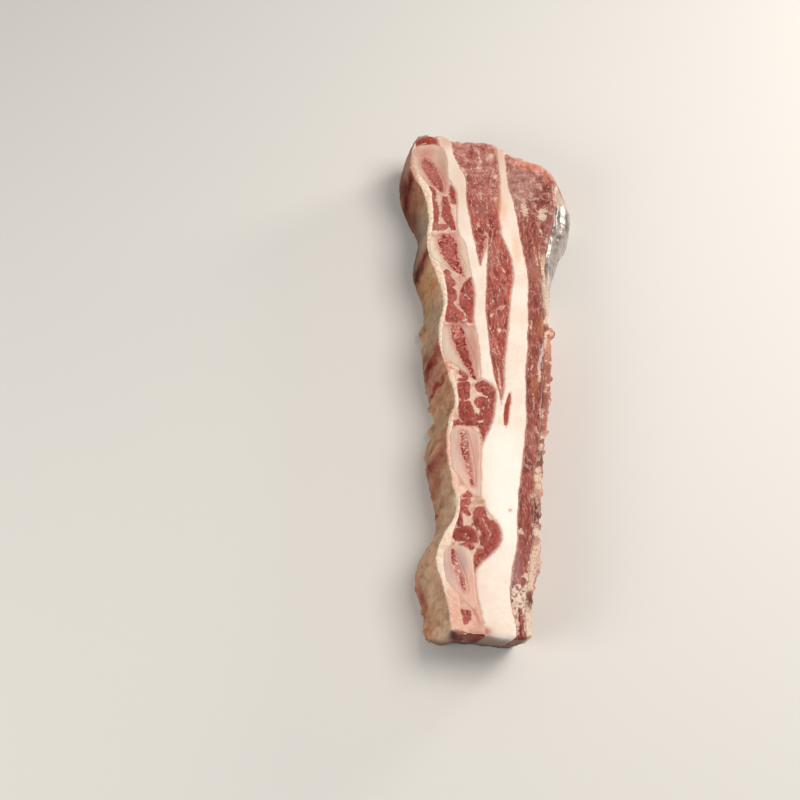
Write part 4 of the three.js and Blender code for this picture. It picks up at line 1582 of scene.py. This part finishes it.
@dataclass
class Fats:
    """The broad seams, the lined chest rim and the ragged outer rim."""

    seam_tones_and_light: tuple[Stain, ...] = (
        # whiter over the near half, where the light falls brighter: painted light
        Stain(2, -62, 9, 34, "#fbf6ec", 0.8),
        # these two darker and pinker towards the far end: own tone and painted shade
        Stain(8, 119, 5, 9, "#dcb39d", 0.8),
        Stain(9, 104, 5, 18, "#e6c7b2", 0.7),
        Stain(-18.6, 128, 5, 4.6, "#dcae97", 0.85),
        # darker towards the far end: own tone and painted shade
        Stain(-13, 100, 6, 22, "#e4c8b4", 0.7),
        Stain(13, 62, 2, 9, "#eeb896", 0.5),
        Stain(-1.6, 65, 1.6, 4.6, "#bf7668", 0.85),
        Stain(7.5, 85, 2.0, 6, "#eeb78c", 0.6),
        Stain(-8.7, -71.4, 1.2, 1.3, "#b98c5c", 0.95),
        Stain(3.1, -75.7, 0.8, 0.8, "#d0a274", 0.9),
        Stain(1.2, -32, 1.4, 2.4, "#eccf9f", 0.6),
        Stain(6.4, 92, 1.2, 5, "#edb98d", 0.8),
        Stain(-12.6, -112, 0.8, 16, "#e6b8a2", 0.5),
        Stain(-8.6, -50, 0.8, 18, "#e9c3ad", 0.6),
        Stain(-10, -130, 3.5, 1.8, "#b5493a", 0.8),
    )
    rim_tones: tuple[Stain, ...] = (
        Stain(-38, 115, 3, 12, "#cf9a84", 0.9),
        Stain(-27, 129, 8, 4, "#cf8a76", 0.6),
        Stain(-26, 127, 3, 2.6, "#a5483b", 0.85),
        Stain(-35.8, 108, 2.2, 8, "#c78b71", 0.75, -0.2),
        Stain(-23, -3, 3.4, 5, "#da957c", 0.9),
        Stain(-20.2, -4, 1.0, 0.8, "#c04a3c", 0.9),
        Stain(-19, -29, 1.6, 4, "#e59c80", 0.7),
        Stain(-23.6, -46, 1.6, 12, "#eab094", 0.85),
        Stain(-22, -81, 3, 7, "#f7e2cf", 0.85),
        Stain(-19, -62, 3.4, 7, "#ebb9a0", 0.8),
        Stain(-17.4, -62.6, 0.5, 0.6, "#b3473b", 0.9),
        Stain(-18.6, -65.4, 0.4, 0.5, "#bb5548", 0.9),
        Stain(-17, -67, 0.7, 0.4, "#ad4338", 0.9),
        Stain(-22, -117, 4, 10, "#e4b29c", 0.9),
        Stain(-19, -125, 6, 7, "#e0a692", 0.8),
        Stain(-27.4, -106, 1.8, 26, "#f3e4cf", 0.85, -0.06),
        Stain(-18, -130.6, 7, 1.2, "#8e3029", 0.85),
        Stain(-20, 20.5, 6, 1.6, "#e3ac98", 0.6),
    )
    lining_tones_and_shade: tuple[Stain, ...] = (
        Stain(121, 20, 6, 12, "#9a5f58", 0.7),
        Stain(97, 14, 7, 17, "#8f5037", 0.85),
        Stain(99, 3, 6, 6, "#6a2a20", 0.7),
        Stain(98, 25.5, 4, 4, "#b87a5c", 0.7),
        Stain(117, 11, 5.4, 10, "#624238", 0.85),
        Stain(111.5, 10, 4, 10, "#5c241d", 0.9),
        Stain(108, 22, 4.6, 8, "#6e1108", 1.0, 0.2),
        Stain(105, 10, 5, 12, "#5c0a04", 1.0, 0.2),
        Stain(80, 20, 13, 10, "#98836d", 0.8),
        # darker towards the foot: painted shade
        Stain(78, 6, 15, 10, "#69564a", 0.85),
        # darker towards the foot: painted shade
        Stain(68, 8, 5, 11, "#6b5a4d", 0.8),
        # darker towards the foot: painted shade
        Stain(92, 7, 5, 8, "#5f3d2c", 0.7),
        Stain(50, 14, 8, 16, "#b98a61", 0.8),
        Stain(48, 26, 8, 4.4, "#d2a680", 0.8),
        # darker towards the foot: painted shade
        Stain(51, 5, 5, 6, "#8f6244", 0.6),
        Stain(45, 22, 2.4, 7, "#b3764a", 0.6),
        Stain(60.6, 22, 3.8, 9, "#7c1508", 1.0, 0.1),
        Stain(59.8, 9, 4.2, 10, "#520702", 1.0),
        Stain(38, 10, 5, 10, "#a68c62", 0.6),
        Stain(27, 20, 9, 9, "#b0957d", 0.8),
        Stain(16, 22, 6, 7, "#a07867", 0.7),
        Stain(37, 26, 5, 4, "#cda68a", 0.8),
        Stain(20, 26, 8, 4, "#bd9d86", 0.7),
        # darker towards the foot: painted shade
        Stain(12, 8, 3.4, 9, "#75503f", 0.7),
        Stain(-2.5, 14, 4.5, 15, "#ab6f5a", 0.8),
        Stain(6.5, 22, 4.5, 8, "#99453b", 0.95),
        Stain(4.5, 11, 3.8, 9, "#76231c", 1.0, 0.1),
        Stain(-7.2, 14, 1.5, 17, "#94342a", 0.95, 0.06),
        Stain(-13, 18, 4, 12, "#ab785a", 0.6),
        Stain(-24, 24, 5, 2.4, "#a65f36", 0.6),
        Stain(-28, 14, 7, 10, "#b58e6e", 0.6),
        Stain(-36, 23, 4, 4, "#a96a4b", 0.6),
        Stain(-38.6, 15, 1.5, 10, "#a9673e", 0.8, 0.1),
        Stain(-46, 23, 6, 6, "#a8573f", 0.85),
        Stain(-46.5, 11, 4.2, 11, "#80312a", 0.95),
        Stain(-57, 6, 5, 8, "#a2614b", 0.7),
        Stain(-54, 13, 4, 5, "#8f3a2a", 0.85),
        Stain(-53, 25, 3, 3, "#c48a62", 0.6),
        Stain(-60, 18, 5, 8, "#b08369", 0.6),
        Stain(-65.4, 16, 1.4, 14, "#9a5a3c", 0.7),
        Stain(-68.6, 4, 1.5, 7, "#9a5230", 0.85, -0.2),
        Stain(-71, 27, 3, 3.4, "#f0dfc8", 0.95),
        Stain(-77, 16, 4, 12, "#b59270", 0.6),
        Stain(-90.6, 26, 0.9, 3, "#8a2a14", 0.9, 0.5),
        Stain(-95, 18, 2.2, 10, "#b47a52", 0.7, 0.25),
        Stain(-103, 24, 4, 4, "#c09270", 0.5),
        Stain(-108, 6, 8, 6, "#a05842", 0.9),
        Stain(-112, 25, 5, 3.5, "#b57252", 0.7),
        Stain(-110, 16, 6, 5, "#c9a384", 0.6),
        Stain(-118, 12, 4, 9, "#b67f58", 0.6),
        Stain(-124.6, 14, 1.8, 15, "#b58058", 0.8),
        Stain(-128, 20, 2.4, 10, "#cfae92", 0.8),
        # paler along the top of the near half: painted sheen
        Stain(-92, 22, 42, 11, "#d4b398", 0.36),
    )
    edge_tones: tuple[Stain, ...] = (
        Stain(12, -92, 14, 48, "#cfa08a", 0.6),
        Stain(21, -20, 5, 26, "#b97f6c", 0.5),
        Stain(16, -66, 3, 6, "#d3a690", 0.6),
        Stain(14.4, -77, 3, 8, "#66261f", 1.0),
        Stain(19.6, -20, 2.4, 7, "#7d362d", 0.85),
        Stain(17.6, -51, 2.2, 5.4, "#6e3b32", 0.95),
        Stain(14, -86, 2, 2.4, "#e3c5b0", 0.85),
        Stain(12.6, -99, 4, 8, "#d5b29c", 0.85),
        Stain(9.4, -117, 2.6, 4.4, "#66261f", 0.95),
        Stain(8.6, -127, 3, 6, "#e3c3ab", 0.8),
        Stain(30, 78, 10, 24, "#94554b", 0.9),
        Stain(25.8, 34, 2.4, 14, "#cdb8aa", 0.9),
        Stain(25.6, 52, 1.6, 7, "#dfb79c", 0.8),
        Stain(25, 6, 3, 7, "#d5957a", 0.85),
    )
    crumb_rows: tuple[tuple[float, float, int, float, float], ...] = (
        (-130, -90, 80, 0.5, 1.0), (-90, -34, 90, 0.4, 0.8), (-34, 30, 90, 0.4, 0.8),
        (30, 80, 40, 0.3, 0.6),
    )

    def build(self) -> list[bpy.types.Object]:
        """Builds the three fats.

        Returns:
            The pieces.
        """
        seam = RawFat(
            "raw seam fat", roughness=(0.36, 0.52), subsurface=0.22, radius_mm=(2.2, 1.5, 1.0), wet=0.1
        )
        lining = ChestLining("lined chest rim", specular=0.06, subsurface=0.04, wet=0.0)
        torn = CrumbFat("torn outer fat", roughness=(0.38, 0.6), subsurface=0.15, wet=0.15)
        return [
            Tissue(
                "seam_fat", Slot.SEAM_FAT, seam.material(), rough_top=(0.07, 5.0), stains=self.seam_tones_and_light,
                near_stains_and_shade=NEAR_SEAM_TONES_AND_SHADE, juts=0.8,
            ).build(),
            ChestRim(
                "rim_fat", Slot.CHEST_RIM, lining.material(), rough_top=(0.07, 2.6), stains=self.rim_tones,
                near_stains_and_shade=NEAR_RIM_TONES_AND_SHADE, wall_stains_and_shade=self.lining_tones_and_shade,
            ).build(),
            OuterRim(
                "outer_rim_fat", Slot.OUTER_RIM, torn.material(), grow=0.5, voxel=0.5, raised=0.26,
                stains=self.edge_tones, crumb_rows=self.crumb_rows,
            ).build(),
        ]


@dataclass
class OuterMembrane:
    """The silverskin over the far outer side."""

    tones: tuple[Stain, ...] = (
        Stain(34.5, 95, 4, 5, "#c4a793", 0.85),
        Stain(30, 64, 3, 12, "#94847a", 0.5),
        Stain(27, 42, 3, 6, "#c3aa9c", 0.85),
    )

    def build(self) -> list[bpy.types.Object]:
        """Builds the membrane.

        Returns:
            The pieces.
        """
        wet = WetMembrane("wet silverskin", roughness=(0.1, 0.2), subsurface=0.1, wet=0.6)
        sheet = BulgingSheet("silverskin", Slot.SILVERSKIN, wet.material(), voxel=0.45, stains=self.tones)
        return [sheet.build()]


# Studio


@dataclass(frozen=True)
class Lamp:
    """A square soft light: its power, where it hangs and the length of its side, in metres."""

    name: str
    watts: float
    place: Triple
    size: float


@dataclass
class Studio:
    """Plain pale floor, soft light from above and behind, and a camera that looks as the photograph does.

    The lamps are a soft key light, a low one that glints on wet membrane and a weak fill.
    """

    lens: float = 58.5
    eye: Triple = (-0.0465, -0.304, 0.5443)
    look: Triple = (0.0042, 0.4806, -0.8769)
    floor_colour: str = "#dedbd6"
    sky_colour: str = "#f4f5f7"
    sky: float = 0.34
    lamp_colour: str = "#fffaf3"
    lamps: tuple[Lamp, ...] = (
        Lamp("key", 5.6, (0.46, 0.08, 0.76), 0.45),
        Lamp("glint", 2.4, (0.615, 0.43, 0.165), 0.22),
        Lamp("fill", 2.2, (-0.6, -0.35, 0.45), 0.4),
    )

    def floor(self) -> None:
        """Lays a wide matte floor."""
        made = bmesh.new()
        bmesh.ops.create_grid(made, x_segments=2, y_segments=2, size=3.0)
        mesh = bpy.data.meshes.new("floor")
        made.to_mesh(mesh)
        made.free()
        material = bpy.data.materials.new("matte floor")
        material.use_nodes = True
        shader = material.node_tree.nodes["Principled BSDF"]
        shader.inputs["Base Color"].default_value = linear(self.floor_colour)
        shader.inputs["Roughness"].default_value = 0.85
        mesh.materials.append(material)
        floor = bpy.data.objects.new("floor", mesh)
        bpy.context.scene.collection.objects.link(floor)

    def put(self, data: bpy.types.ID, place: Triple, look: Vector) -> bpy.types.Object:
        """Puts a light or the camera in the scene.

        Args:
            data: the light or camera.
            place: where it goes.
            look: the direction that it faces.
        Returns:
            Its object.
        """
        made = bpy.data.objects.new(data.name, data)
        made.location = place
        made.rotation_euler = look.to_track_quat("-Z", "Y").to_euler()
        bpy.context.scene.collection.objects.link(made)
        return made

    def light(self) -> None:
        """Lights the strip with a pale sky and the lamps, which all face it."""
        world = bpy.data.worlds.new("studio")
        bpy.context.scene.world = world
        world.use_nodes = True
        sky = world.node_tree.nodes["Background"]
        sky.inputs["Color"].default_value = linear(self.sky_colour)
        sky.inputs["Strength"].default_value = self.sky
        for lamp in self.lamps:
            light = bpy.data.lights.new(lamp.name, "AREA")
            light.energy, light.size, light.color = lamp.watts, lamp.size, linear(self.lamp_colour)[:3]
            self.put(light, lamp.place, -Vector(lamp.place))

    def camera(self) -> None:
        """Sets the camera at the photograph's place."""
        data = bpy.data.cameras.new("camera")
        data.lens, data.sensor_width = self.lens, 36.0
        data.clip_start, data.clip_end = 0.01, 20.0
        bpy.context.scene.camera = self.put(data, self.eye, Vector(self.look))

    def build(self) -> None:
        """Sets the whole studio up."""
        self.floor()
        self.light()
        self.camera()
        bpy.context.scene.view_settings.view_transform = "Standard"


def main() -> None:
    """Builds the sub-assemblies in order."""
    logging.basicConfig(level=logging.INFO, format="%(name)s: %(message)s")
    pieces = []
    for assembly in (RibBones(), RibMuscles(), PlateMuscles(), Fats(), OuterMembrane()):
        pieces += assembly.build()
    Studio().build()
    bpy.context.view_layer.update()
    log.info("%d pieces, %d faces", len(pieces), sum(len(p.data.polygons) for p in pieces))


if __name__ == "__main__":
    main()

※

• _Task description_: Print the material above verbatim, first line through the line containing "broad seams, the", both included.

• _Exercise result_:
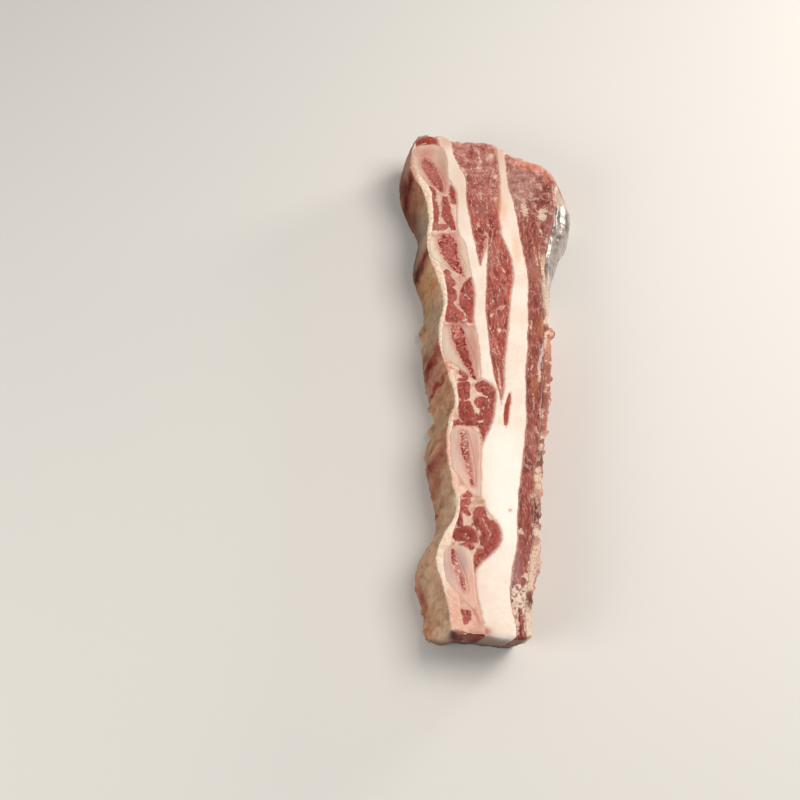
Write part 4 of the three.js and Blender code for this picture. It picks up at line 1582 of scene.py. This part finishes it.
@dataclass
class Fats:
    """The broad seams, the lined chest rim and the ragged outer rim."""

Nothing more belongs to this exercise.